I paid for the game is a very bad argument. I also paid for Skyrim but I don't want to be a sorcerer. But parts of the game are only possible for sorcerers, so the game is locking me out of content that I paid for. I can make this argument for almost every game that gives me some freedom. It's such a week argument.
Very few parts of Skyrim are locked behind a specific playstyle. Heck, you can become the Archmage of the College of Winterhold by beating Ancano over the head repeatedly with a mace and shield if you want to. it's kind of a model game in that respect.
Very few situations in Skyrim have only one solution, even those that have preferred solutions, such as the battle against Ancano for rule of the local school of magic, can easily be creatively solved in a number of ways, and those that are one-solution-only generally come down to you not having worked hard enough in your skills to solve them in other ways. and that's before you even get into a modding community that can never exist for an online community like Elite: dangerous that gives you even more options.
Skyrim has its flaws, but in terms of player freedom, it's a model that FD badly need to learn from.

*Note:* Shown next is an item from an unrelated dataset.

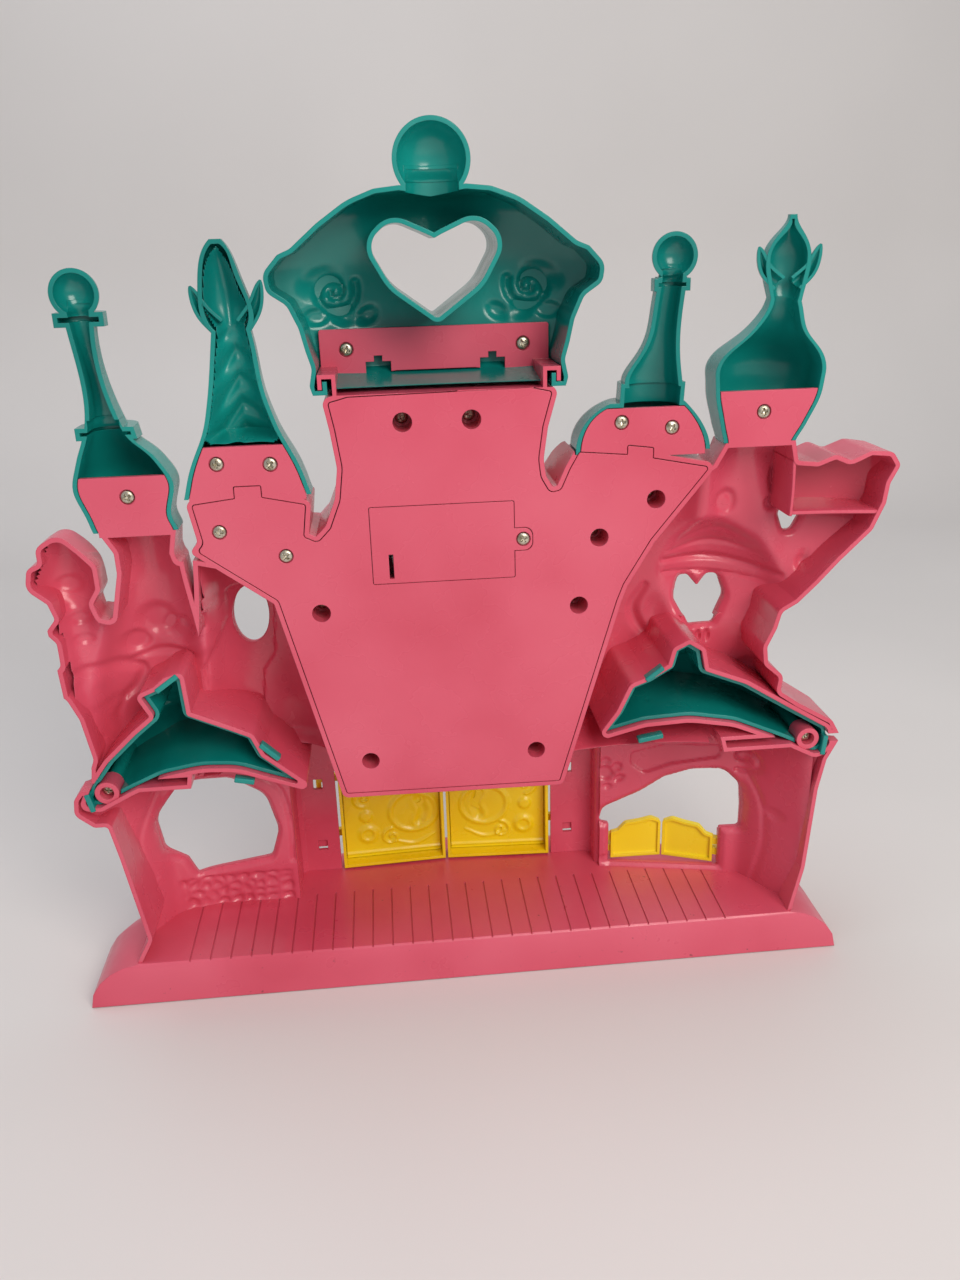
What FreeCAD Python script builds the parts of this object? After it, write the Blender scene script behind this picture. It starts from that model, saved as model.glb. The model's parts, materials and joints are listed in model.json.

That said, paying for the game is a poor argument in this case anyway, but not for the reason you've cited. Choosing not to participate in a game mode behind which content is locked is not a valid complaint unless the game mode is somehow toxic or the content required for ultimate success, and as much as there is a coercive factor in forcing people to engineer, it can be done without.
It should still, however, be possible to unlock engineers in more than 1 way. Problems with only 1 solution are toxic in a freeform game. THAT is lazy.